— Set exercise —
All of the data needs to be repeated exactly.

— Data lines —
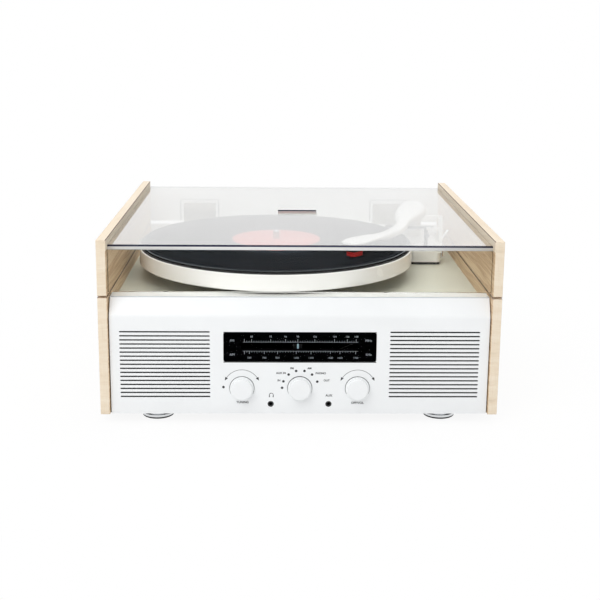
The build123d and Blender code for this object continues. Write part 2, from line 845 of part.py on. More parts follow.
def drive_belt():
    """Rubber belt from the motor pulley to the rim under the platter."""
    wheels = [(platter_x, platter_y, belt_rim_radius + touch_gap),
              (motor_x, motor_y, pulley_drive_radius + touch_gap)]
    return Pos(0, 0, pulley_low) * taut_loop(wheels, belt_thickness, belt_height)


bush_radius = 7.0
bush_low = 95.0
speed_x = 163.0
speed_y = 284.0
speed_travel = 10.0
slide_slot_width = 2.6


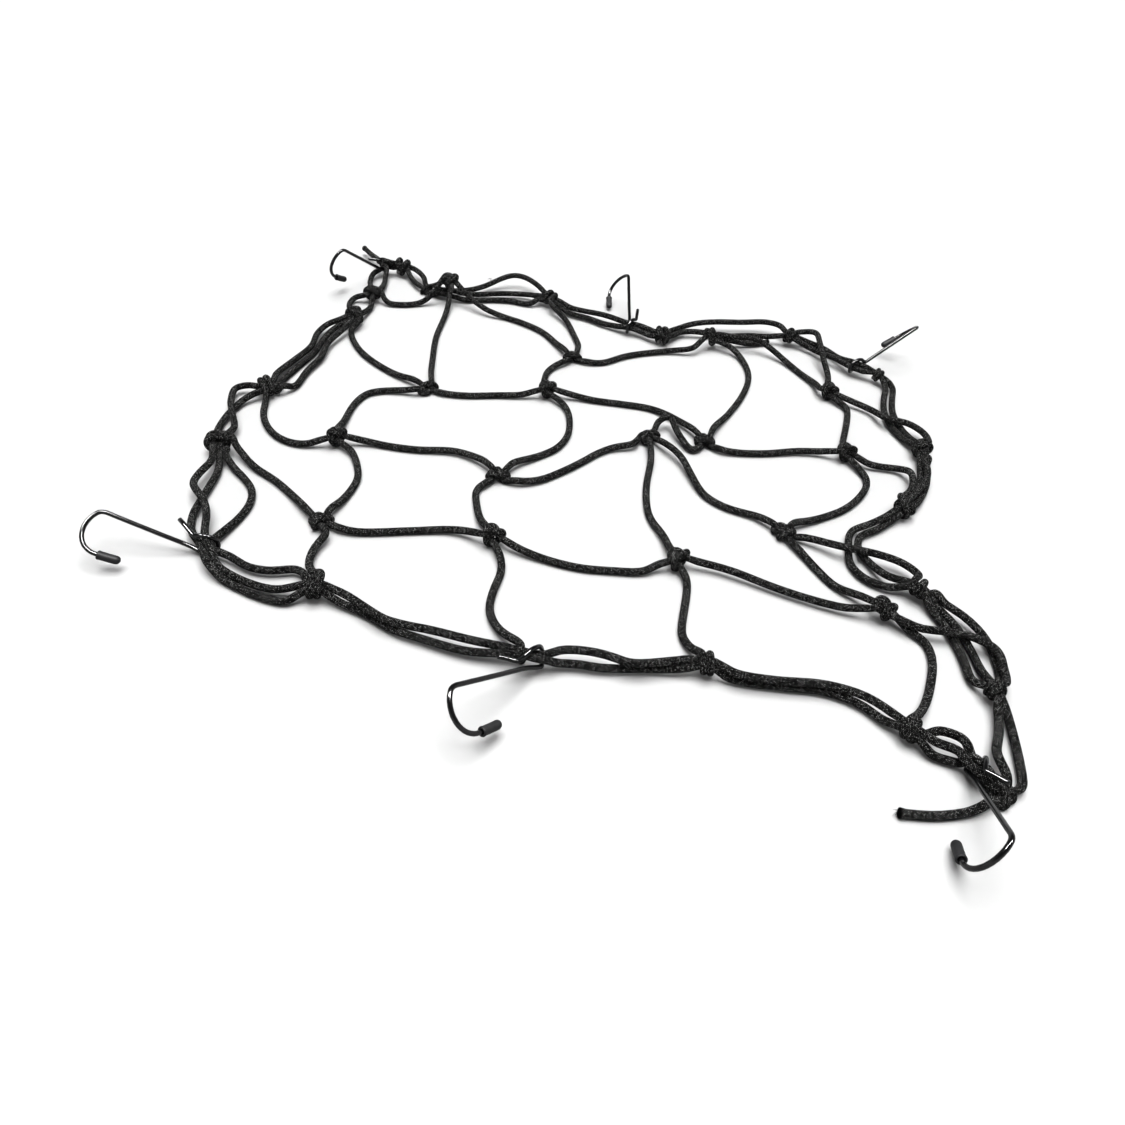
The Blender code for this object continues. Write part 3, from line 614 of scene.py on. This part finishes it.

— Output of the task —
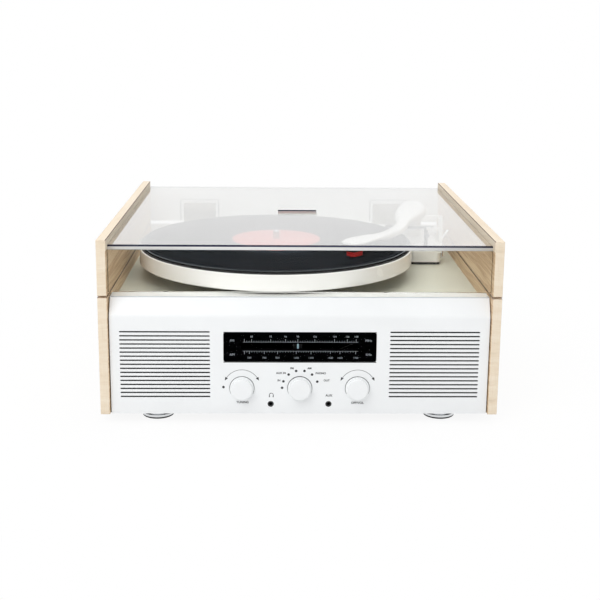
The build123d and Blender code for this object continues. Write part 2, from line 845 of part.py on. More parts follow.
def drive_belt():
    """Rubber belt from the motor pulley to the rim under the platter."""
    wheels = [(platter_x, platter_y, belt_rim_radius + touch_gap),
              (motor_x, motor_y, pulley_drive_radius + touch_gap)]
    return Pos(0, 0, pulley_low) * taut_loop(wheels, belt_thickness, belt_height)


bush_radius = 7.0
bush_low = 95.0
speed_x = 163.0
speed_y = 284.0
speed_travel = 10.0
slide_slot_width = 2.6


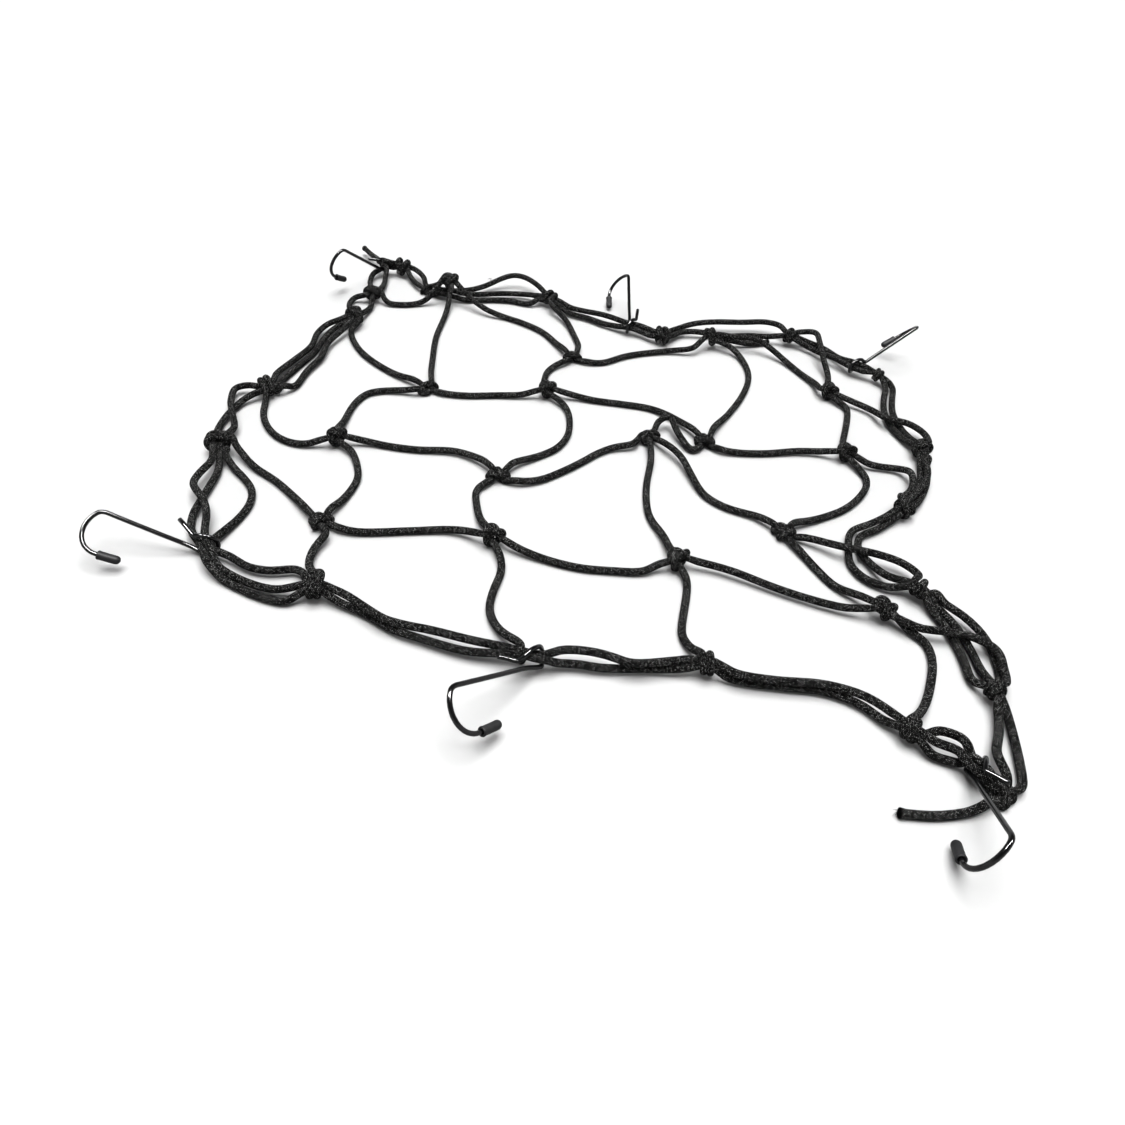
The Blender code for this object continues. Write part 3, from line 614 of scene.py on. This part finishes it.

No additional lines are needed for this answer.